Le diagnostic différentiel de l’EHDV doit se faire avec la la Bluetongue, la stomatite vésiculeuse, l’ecthyma contagieux ou la fièvre aphteuse. 
Le diagnostic sérologique repose sur : l'immunodiffusion en gélose, la séroneutralisation et le test ELISA dans le but de déceler la présence d’anticorps spécifiques anti EHDV. La présence d’anticorps peut durer plusieurs années. 
Le Test d’immunodiffusion en gélose ou test AGID a été largement utilisé pour la détection d’anticorps spécifiques à l’EHDV à partir du sérum d’animaux infectés. Si le sérum contient des anticorps spécifiques, des complexes immuns formés précipitent et deviennent visibles dans la gélose après 24 heures d’incubation. Ce test est déconseillé quand l’EHDV et le BTV se trouvent dans la même zone. La séroneutralisation permet de déterminer l’identité du sérotype contre lequel sont dirigés les anticorps neutralisants. C’est la technique la plus fiable. Son utilisation dans le cadre d'une surveillance, sur un nombre important de prélèvements est difficile 
Le Test ELISA Plusieurs techniques d’ELISA ont été développées par les industriels en utilisant comme antigène, à la fois la particule virale entière et les protéines recombinantes C’est le test le plus développé à l'heure actuelle et recommandé par l’OIE 
Le Diagnostic virologique repose sur des techniques permettant de retrouver directement le virus ou son génome, qui peuvent être réalisées sur des prélèvements biologiques de différentes natures : sang, rate, poumons, nœuds lymphatiques de carcasses infectées 
Le Test d’isolement viral. à partir de prélèvements biologiques repose sur l'inoculation intraveineuse à des œufs de poule embryonnés de 9/11 jours. Le virus, présent dans le prélèvement se multiplie et provoque la mort de l'embryon entre 2 et 7 jours post inoculation. Les œufs sont alors ouverts et des lésions hémorragiques sont observées. 
Le Test par PCR permet la détection de l'ARN de l’EHDV lors d'une PCR conventionnelle ou d’une PCR en temps réel. Des kits commerciaux de RT-PCR en temps réel sont disponibles et détectent tous les sérotypes connus d’EHDV, dès le 2è jour post-infection. L’outil de diagnostic moléculaire remplace l’outil de neutralisation virale pour déterminer le sérotype. 

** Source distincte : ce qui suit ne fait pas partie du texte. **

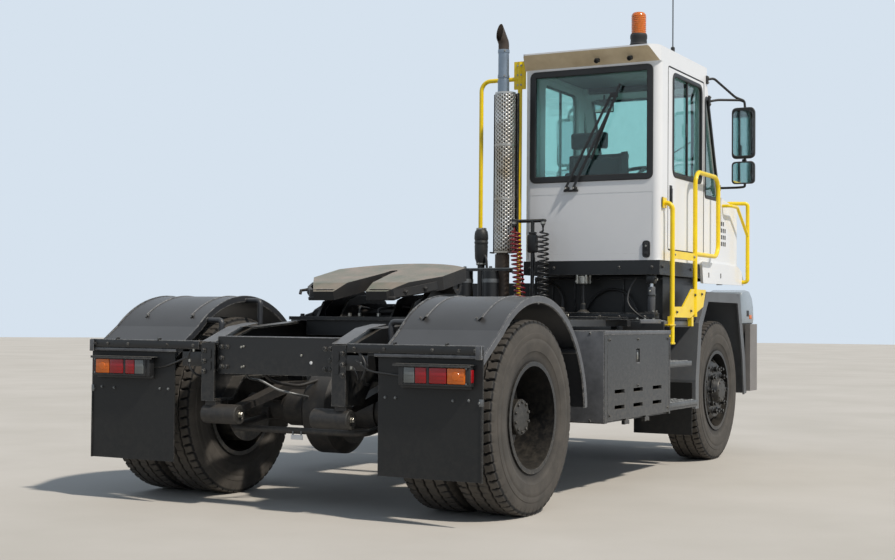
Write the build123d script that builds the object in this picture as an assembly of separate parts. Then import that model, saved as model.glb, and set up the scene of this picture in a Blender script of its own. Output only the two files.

Aucun traitement spécifique n'est disponible. A la suite de ces infections persiste une immunité spécifique et durable. On connaît une centaine d'arbovirus pathogènes pour l'Homme, par exemple ceux de la fièvre jaune, de la dengue, de l'encéphalite japonaise, de la fièvre de la Vallée du Rift, les virus West Nile, Chikungunya, etc.. 

Dans leur grande majorité, les arboviroses humaines sont contractées accidentellement à partir d'un réservoir animal, par l'intermédiaire de la piqûre d'un arthropode vecteur (moustique, phlébotome, tique, ...). La plupart des arboviroses s’observent en zone intertropicale, mais quelques unes existent dans les régions tempérées, notamment en Europe.